## Given request
Produce word for word the lines of the data below running from the one that has "return Rot(0, 0, tail_direction) * wound" to the one that has "for node in", inclusive, and no others.
━━━━━ Data listing ━━━━━
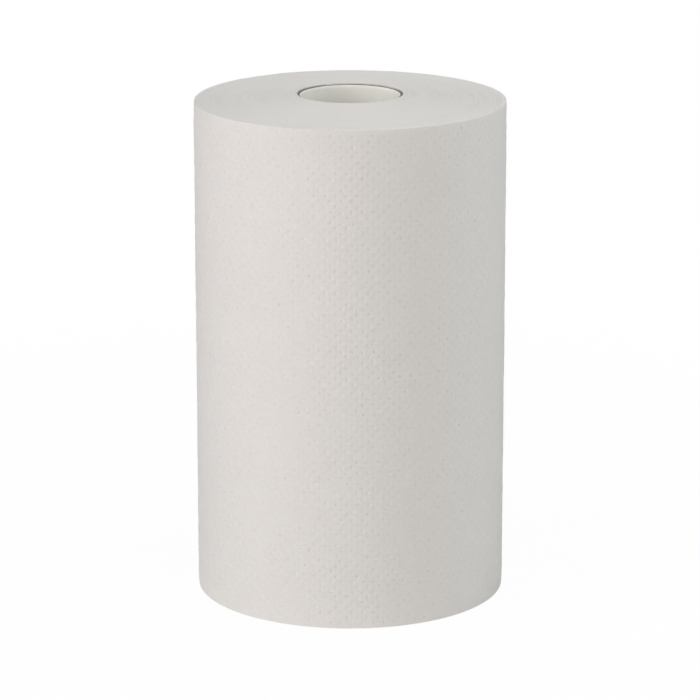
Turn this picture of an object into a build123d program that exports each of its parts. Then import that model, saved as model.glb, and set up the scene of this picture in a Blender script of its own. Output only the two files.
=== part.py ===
from build123d import *
import os

# A roll of white embossed paper towel that stands on its end, wound on a card tube.
# Lengths are in millimetres and angles in degrees. +Z is up, along the roll's axis.
# The origin is on that axis, in the plane that the roll stands on.

# The wound paper
sheet_width = 200.0  # along the axis, from one saw cut to the other
roll_diameter = 124.0  # measured across the tail, over the last turn
sheet_thickness = 0.4  # two embossed plies, pressed as they lie on the roll
tail_direction = 118.0  # where the sheet's free edge lies, from +X round towards +Y

# The turns have slid a little along the axis, each one lower than the turn inside it.
core_rise = 2.5  # how much higher the innermost turns stand than the outermost
stand_width = 9.0  # ring of outer turns that stay level, and that the roll stands on
turns_shown = 10  # turns of the stepped spiral on each end, each a bundle of real turns

# The card tube
core_bore = 40.0  # inside diameter, which goes over a holder's post or spindle
core_wall = 0.85  # plies of board glued together
core_recess = 0.4  # how far the tube's top edge lies below the innermost turns
winding_clearance = 0.05  # between the tube and the first turn

# How far a cutting shape runs past the face that it cuts
overrun = 1.0

# Worked out from the sizes above
roll_radius = roll_diameter / 2
tube_radius = core_bore / 2 + core_wall
eye_radius = tube_radius + winding_clearance  # the hole in the wound paper
steps = 2 * turns_shown  # one for each half turn of the stepped spiral
step_growth = (roll_radius - stand_width - eye_radius) / steps


def half_circle(radius, centre_x, side):
    """An arc of half a turn with its ends on the X axis, on the +Y side or the -Y side."""
    start = 0 if side > 0 else 180
    return CenterArc((centre_x, 0), radius, start_angle=start, arc_size=180)


def spiral_half(number, first_radius, growth):
    """One half turn of a spiral made of half circles.

    Even ones lie on the +Y side and odd ones on the -Y side. Each is larger than the one
    before by the growth, and their two centres are as far apart as that, so that each half
    turn ends where the next one begins, with no corner.
    """
    side = 1 if number % 2 == 0 else -1
    radius = first_radius + number * growth
    return half_circle(radius, -side * growth / 2, side)


def wound_outline():
    """The last turn seen along the axis: two half turns, and the step at the sheet's free edge."""
    growth = sheet_thickness / 2
    far_half = spiral_half(0, roll_radius - growth, growth)
    near_half = spiral_half(1, roll_radius - growth, growth)
    free_edge = Line(near_half @ 1, far_half @ 0)
    return make_face([far_half, near_half, free_edge])


def stepped_spiral():
    """The form by which the inner turns stand up from the outer ones.

    It is a spiral staircase of half discs, the smallest the highest. It reaches below its
    base plane by the overrun, so that it can be joined to one end and cut from the other.
    """
    stairs = None
    for number in range(steps):
        arc = spiral_half(number, eye_radius + step_growth, step_growth)
        plate = make_face([arc, Line(arc @ 1, arc @ 0)])
        height = core_rise * (steps - number) / steps
        stair = Pos(0, 0, -overrun) * extrude(plate, amount=height + overrun, dir=(0, 0, 1))
        stairs = stair if stairs is None else stairs + stair
    return stairs


def paper_roll():
    """All turns of the sheet as one solid, with the spiral of their edges on both ends."""
    blank = extrude(wound_outline(), amount=sheet_width, dir=(0, 0, 1))
    stairs = stepped_spiral()
    wound = blank + Pos(0, 0, sheet_width) * stairs - stairs
    eye_depth = sheet_width + core_rise + 2 * overrun
    eye = Cylinder(eye_radius, eye_depth, align=(Align.CENTER, Align.CENTER, Align.MIN))
    wound = wound - Pos(0, 0, -overrun) * eye
    return Rot(0, 0, tail_direction) * wound


def core_tube():
    """The card tube, sawn to the sheet's width and slid down a little from the inner turns."""
    foot = core_rise - core_recess
    stand = (Align.CENTER, Align.CENTER, Align.MIN)
    outside = Cylinder(tube_radius, sheet_width, align=stand)
    inside = Cylinder(core_bore / 2, sheet_width + 2 * overrun, align=stand)
    return Pos(0, 0, foot) * (outside - Pos(0, 0, -overrun) * inside)


def write(name, shape):
    """Writes one node, under the name of the piece."""
    shape.label = name
    export_step(shape, f"parts/{name}.step")


os.makedirs("parts", exist_ok=True)
write("paper_roll", paper_roll())
write("core_tube", core_tube())
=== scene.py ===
"""A roll of white embossed paper towel on its card tube, standing on its end.

The frame gives the roll's place and size: its axis is Z, and it stands on the plane z = 0. The wound
paper is made as two pieces, the last turn with its embossed dots and free edge, and all the turns
under it with their edges on both ends. The third piece is the spiral-wound card tube.
"""

import bpy
import numpy as np
from bpy.props import FloatProperty, FloatVectorProperty, IntProperty, PointerProperty
from bpy.types import Operator, Panel, PropertyGroup
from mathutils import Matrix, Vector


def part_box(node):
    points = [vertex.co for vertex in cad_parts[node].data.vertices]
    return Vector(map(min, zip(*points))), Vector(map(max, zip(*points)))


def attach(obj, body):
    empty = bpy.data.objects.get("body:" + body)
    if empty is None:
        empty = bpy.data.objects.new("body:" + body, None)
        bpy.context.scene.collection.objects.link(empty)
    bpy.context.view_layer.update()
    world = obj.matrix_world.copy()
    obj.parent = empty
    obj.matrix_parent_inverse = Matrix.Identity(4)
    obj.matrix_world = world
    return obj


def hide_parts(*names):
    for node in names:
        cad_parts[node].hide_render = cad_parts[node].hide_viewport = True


bl_info = {
    "name": "Paper towel roll",
    "version": (1, 0, 0),
    "blender": (4, 5, 0),
    "location": "View3D > Sidebar > Towel roll",
    "description": "Builds a roll of embossed paper towel on its card tube, with a plain studio",
    "category": "Add Mesh",
}

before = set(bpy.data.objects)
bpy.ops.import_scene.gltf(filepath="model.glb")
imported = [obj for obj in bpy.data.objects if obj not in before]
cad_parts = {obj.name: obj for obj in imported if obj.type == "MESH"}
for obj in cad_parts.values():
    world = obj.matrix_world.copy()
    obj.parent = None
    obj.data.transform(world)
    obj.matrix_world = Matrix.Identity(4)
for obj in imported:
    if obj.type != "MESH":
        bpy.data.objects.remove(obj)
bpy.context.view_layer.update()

MM = 0.001
FULL_TURN = 2 * np.pi
# A hair of room between the tube and the first turn, and between the floor and the sawn edge
CLEARANCE = 0.05 * MM
PAPER_LOW, PAPER_HIGH = (np.array(corner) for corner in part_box("paper_roll"))
TUBE_LOW, TUBE_HIGH = (np.array(corner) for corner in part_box("core_tube"))
PAPER_SPAN = PAPER_HIGH - PAPER_LOW
ROLL_RADIUS = float(PAPER_SPAN[0] + PAPER_SPAN[1]) / 4
TUBE_RADIUS = float(TUBE_HIGH[0] - TUBE_LOW[0]) / 2
SHEET_WIDTH = float(TUBE_HIGH[2] - TUBE_LOW[2])

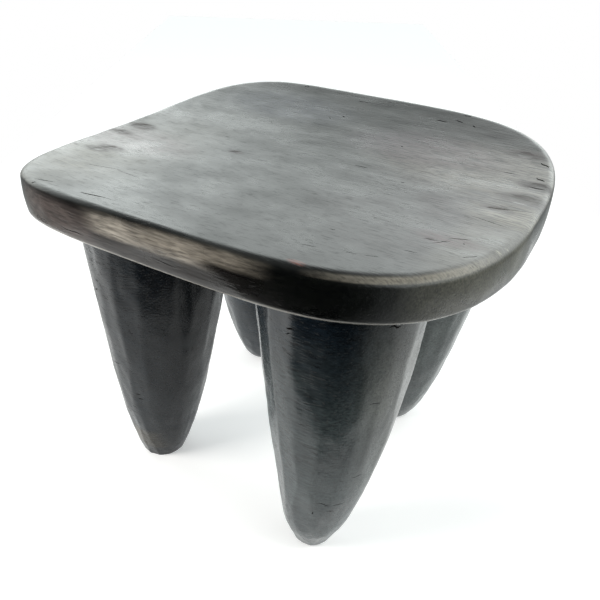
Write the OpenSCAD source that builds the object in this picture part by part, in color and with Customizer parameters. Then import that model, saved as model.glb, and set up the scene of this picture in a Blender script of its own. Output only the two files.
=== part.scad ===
// Carved wooden stool: a thick dished seat on four massive bullet-shaped legs.
// Millimetres, +Z up. The origin is on the floor, under the middle of the seat's outline.
// +X runs along the grain, which is the seat's long side, and -Y is the front.

/* [Seat] */
// Length of the seat, along the grain
seat_len = 450; // [400:1:500]
// Width of the seat, across the grain
seat_wid = 412; // [370:1:450]
// Height of the sitting surface above the floor, along the bottom of the dish
seat_height = 338; // [300:1:380]
// Thickness of the seat
seat_t = 39; // [32:1:46]
// How far the front and back edges stand above the bottom of the dish
dish_rise = 21; // [12:1:30]
// Rounding of the top arris
top_round = 8; // [4:0.5:12]
// Rounding of the bottom arris
bottom_round = 6; // [3:0.5:10]

/* [Outline] */
// How far the left half's long edges run before they turn: 2 is an ellipse, more is squarer
left_fullness = 5; // [3:0.1:8]
// The same for the right half's long edges
right_fullness = 3.6; // [3:0.1:8]
// How far the front half's short edges run before they turn
front_fullness = 2; // [1.7:0.1:4]
// The same for the back half's short edges
back_fullness = 3.3; // [1.7:0.1:5]

/* [Legs] */
// Radius of a leg where it meets the seat
leg_top_r = 75; // [60:0.5:80]
// How soon a leg swells above its foot: 1 is a cone, less is blunter
leg_swell = 0.55; // [0.4:0.01:0.8]
// Height of the worn upright edge round each foot
foot_edge = 2; // [1.5:0.5:5]
// Front left leg: middle of its top, from the middle of the stool
front_left_top = [-100, -88]; // [-120:1:120]
// Front left leg: middle of its foot
front_left_foot = [-109, -106]; // [-130:1:130]
// Front left leg: radius of the flat that it stands on
front_left_foot_r = 19; // [8:0.5:24]
// Front right leg: middle of its top
front_right_top = [104, -95]; // [-120:1:120]
// Front right leg: middle of its foot
front_right_foot = [103, -122]; // [-130:1:130]
// Front right leg: radius of its foot
front_right_foot_r = 13; // [8:0.5:24]
// Rear left leg: middle of its top
rear_left_top = [-106, 94]; // [-120:1:120]
// Rear left leg: middle of its foot
rear_left_foot = [-110, 109]; // [-130:1:130]
// Rear left leg: radius of its foot
rear_left_foot_r = 21; // [8:0.5:24]
// Rear right leg: middle of its top
rear_right_top = [113, 94]; // [-120:1:120]
// Rear right leg: middle of its foot
rear_right_foot = [97, 99]; // [-130:1:130]
// Rear right leg: radius of its foot
rear_right_foot_r = 17; // [8:0.5:24]

/* [Joints] */
// Radius of the round tenon on each leg
tenon_r = 22; // [15:0.5:30]
// Length of the tenon above the leg's shoulder, at its middle
tenon_len = 20; // [14:0.5:24]
// Gap between a tenon and the wall of its mortise
tenon_gap = 0.2; // [0.1:0.05:0.4]
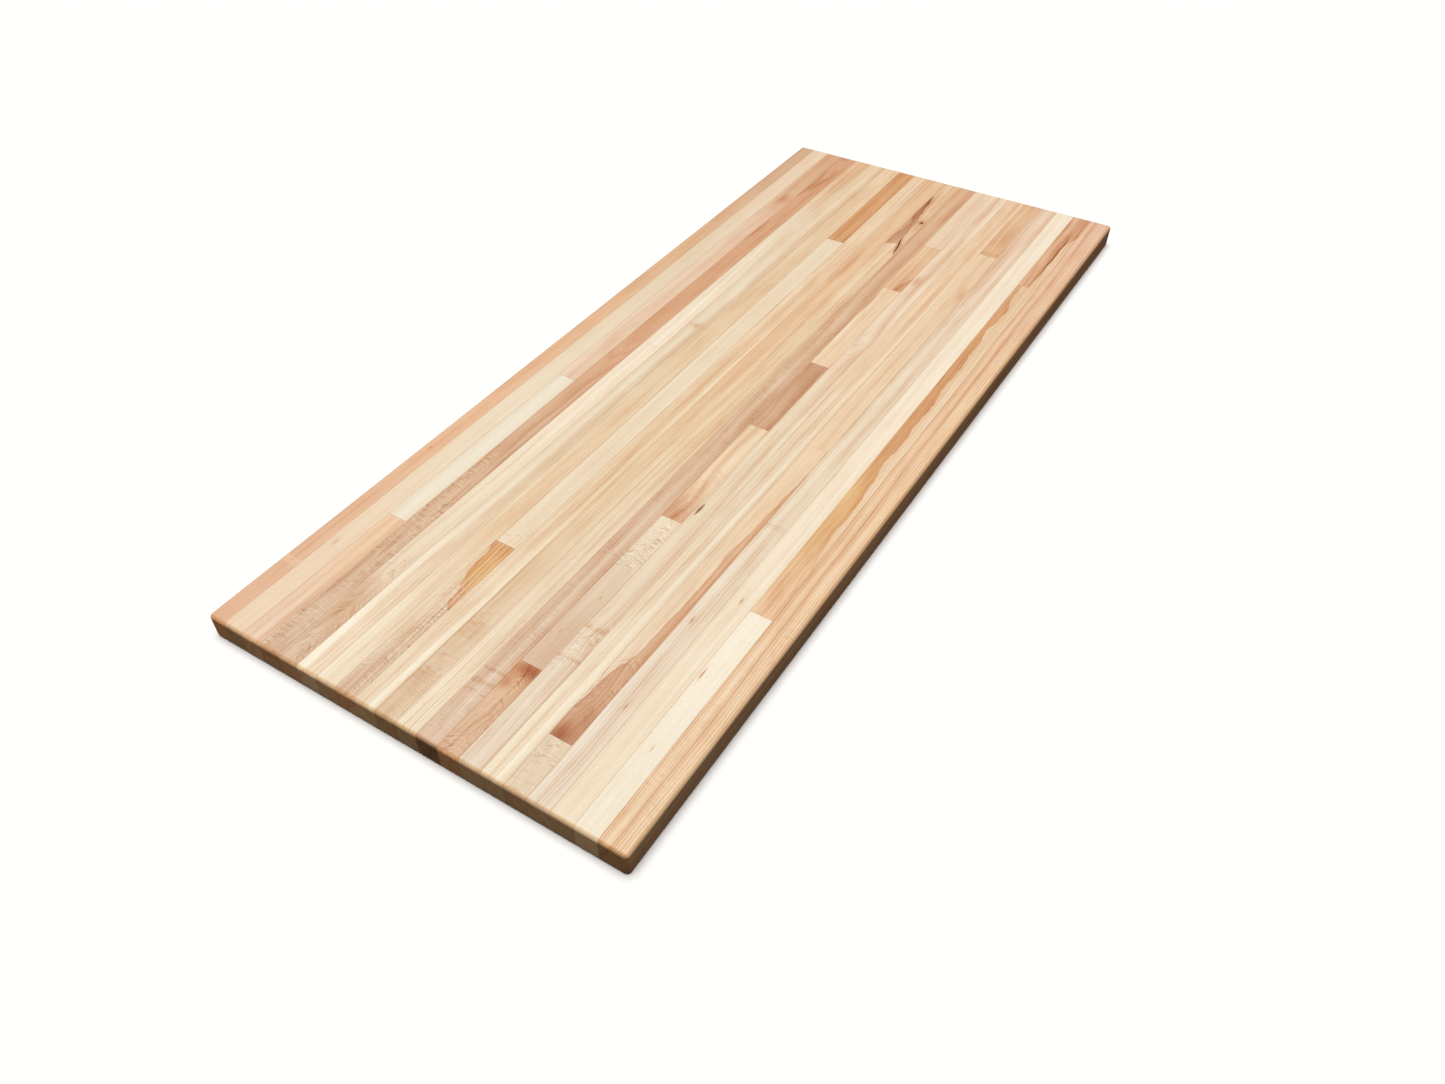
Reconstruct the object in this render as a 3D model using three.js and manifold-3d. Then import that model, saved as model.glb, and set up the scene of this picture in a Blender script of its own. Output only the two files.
━━━━━
## Response for this exercise
    return Rot(0, 0, tail_direction) * wound


def core_tube():
    """The card tube, sawn to the sheet's width and slid down a little from the inner turns."""
    foot = core_rise - core_recess
    stand = (Align.CENTER, Align.CENTER, Align.MIN)
    outside = Cylinder(tube_radius, sheet_width, align=stand)
    inside = Cylinder(core_bore / 2, sheet_width + 2 * overrun, align=stand)
    return Pos(0, 0, foot) * (outside - Pos(0, 0, -overrun) * inside)


def write(name, shape):
    """Writes one node, under the name of the piece."""
    shape.label = name
    export_step(shape, f"parts/{name}.step")


os.makedirs("parts", exist_ok=True)
write("paper_roll", paper_roll())
write("core_tube", core_tube())
=== scene.py ===
"""A roll of white embossed paper towel on its card tube, standing on its end.

The frame gives the roll's place and size: its axis is Z, and it stands on the plane z = 0. The wound
paper is made as two pieces, the last turn with its embossed dots and free edge, and all the turns
under it with their edges on both ends. The third piece is the spiral-wound card tube.
"""

import bpy
import numpy as np
from bpy.props import FloatProperty, FloatVectorProperty, IntProperty, PointerProperty
from bpy.types import Operator, Panel, PropertyGroup
from mathutils import Matrix, Vector


def part_box(node):
    points = [vertex.co for vertex in cad_parts[node].data.vertices]
    return Vector(map(min, zip(*points))), Vector(map(max, zip(*points)))


def attach(obj, body):
    empty = bpy.data.objects.get("body:" + body)
    if empty is None:
        empty = bpy.data.objects.new("body:" + body, None)
        bpy.context.scene.collection.objects.link(empty)
    bpy.context.view_layer.update()
    world = obj.matrix_world.copy()
    obj.parent = empty
    obj.matrix_parent_inverse = Matrix.Identity(4)
    obj.matrix_world = world
    return obj


def hide_parts(*names):
    for node in names:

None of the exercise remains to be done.